Essentially, I wanted to find out if Lady T had any regret over handing Hong Kong back. I remember a lunch I gave her at my house in Hong Kong just before the handover. Jacob Rees-Mogg, the precocious son of William, was a guest. He questioned Lady T about having to surrender Hong Kong. Lady T was particularly sensitive about any innuendos of a 'sell-out', and slapped Jacob down with a belligerent reply. Ten years on, at Chester Square in Lady T's home, the ex-prime minister was a little less belligerent. She confessed that she tried everything, and when Deng Xiaoping made it clear to her that the handover was inevitable, she had to concede and get on with the business of a smooth and honourable handover. And so all the grey men were sent in as packers.
It should be remembered, however, that it was not all plain sailing after Lady T signed the Joint Declaration in 1983. The Tiananmen incident on 4 June in 1989 was a thunderbolt. A million Hong Kong people went on demonstrations in the streets, and even the tycoons began to feel the jitters of what Hong Kong might become once subsumed under Chinese sovereignty. During that summer of discontent in 1989, a lot of people started to exfoliate their skin-deep sense of optimism. The Hong Kong dollar went into freefall, and a heavy depression set in. It was all serious stuff. The governor, David Wilson, decided to push for the building of a new airport, designed by Norman Foster, to bring about some seminal stimulations to the economy.
But just as Hong Kong felt the new airport would underpin confidence, China deliberately stalled the project. The Chinese were obviously upset with all the sympathy shown in Hong Kong over the Tiananmen incident, and the overt way in which the Brits felt they had to rescue the ebb of stability, which made the Chinese lose face. I decided to try an idea on John Major who had succeeded Lady T.

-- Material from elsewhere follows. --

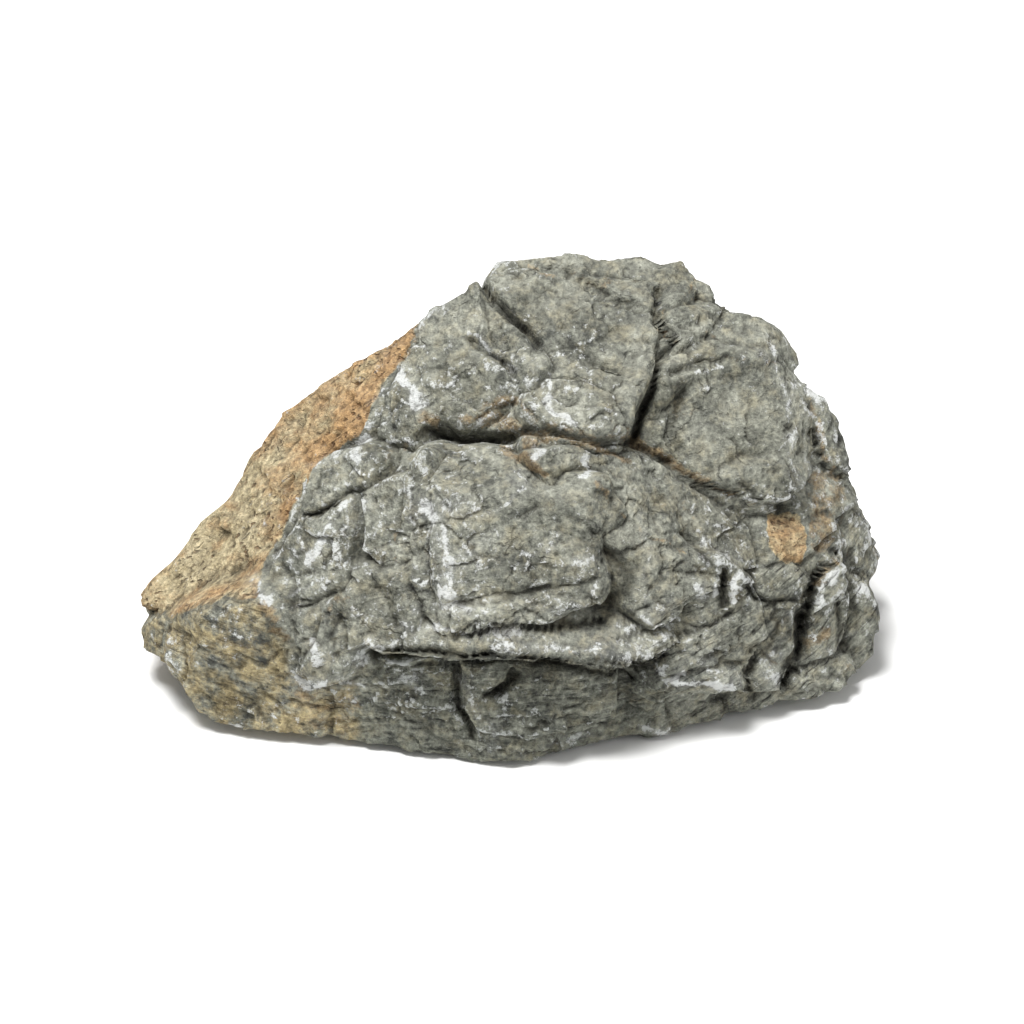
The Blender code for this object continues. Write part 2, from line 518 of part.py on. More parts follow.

Our meeting, quickly arranged by Algy Cluff, took place at Admiralty House and not No. 10, as its Cabinet room was being repaired from the IRA mortar bomb. John Major produced Percy Cradock who had been Lady T's principal advisor on China. I put it to them that the only option to persuade the Chinese to sanction the go-ahead on the airport was for Major, as prime minister, to agree it face-to-face with Li Peng, the Chinese premier who was the tough nut behind Tiananmen.
Major did not like the idea lest Li Peng still said 'no'. But he was prepared to send Cradock on a 'secret recce' to find out if Li Peng would receive Major and promise the airport. Through a close Chinese friend of mine, a meeting between Cradock and Li Peng was duly arranged. I recall telephoning Cradock on a Sunday morning to see if he would make the meeting.
'It depends on the SAS,' the bespectacled diplomat muttered.
'Why the SAS?' I asked, rather surprised. 'I would have to travel to Peking via Copenhagen.'
'I see! You mean the Scandinavian airline, not the Special Air Service!'
'Yes, I mean my incognito flight into Peking from Copenhagen.'
'And where would you stay?'
'The embassy, I suppose.'
'But nobody else is supposed to know about your secret mission! And your visa?'
'You will have to arrange that quietly with the Chinese ambassador in London. And our ambassador in Peking will have to be told. I am going to stay with him' So much for the secrecy of this great British mission, especially when not even the foreign secretary was supposed to know!
Cradock did get the assurance from Li Peng, and John Major became the first Western leader to shake hands with Li Peng after the Tiananmen incident. Major had always disliked that dubious accolade. But I admire him for it because he did it for Hong Kong. The laughable paradox, however, was that the airport was not completed before 1997 because Patten upset the Chinese.
Understanding all this makes us realise that, although from a British point of view everything and more was done to secure an honourable handover (and nobody would disagree that it was entirely honourable), the Chinese were, by 1997, quite fed up with the Pickford boys for having been packing for 14 years since the Joint Declaration. So on the stroke of midnight on 30 June 1997 the Brits became totally irrelevant — thankfully got rid of as far as the mainlanders were concerned, and pointlessly powerless as far as the locals were concerned.
Ergo, asking the question today of how Hong Kong has fared since 1997 is, in the British context, rather jejune. The British legacy has been irrelevant in the last ten years, and it will be irrelevant for the next ten years and ten years after that. Hong Kong has continued to flourish after 1997 without a modicum of British involvement. Lady T need not be sad at all. Major's brave handshake with Li Peng has long been forgotten, and Patten's political agenda only blamed whenever raised. None of the Brits, or anyone that matters, has been invited to any of the tenth anniversary celebrations in Hong Kong.
Great Britain has had no thanks for what it did, even if it was an honourable lot. Little Britain is what remains in Hong Kong from the once mighty empire. I felt this acutely as I chaired, as president, the AGM of the Hong Kong Royal Commonwealth Society last Monday — in front of just nine veteran members, with a plate of spring rolls and two pots of tea on the side. The presence of the Vicar of Dibley might not have been out of place. As for the place of the Brits in Hong Kong? `Ichabod' sums it all up!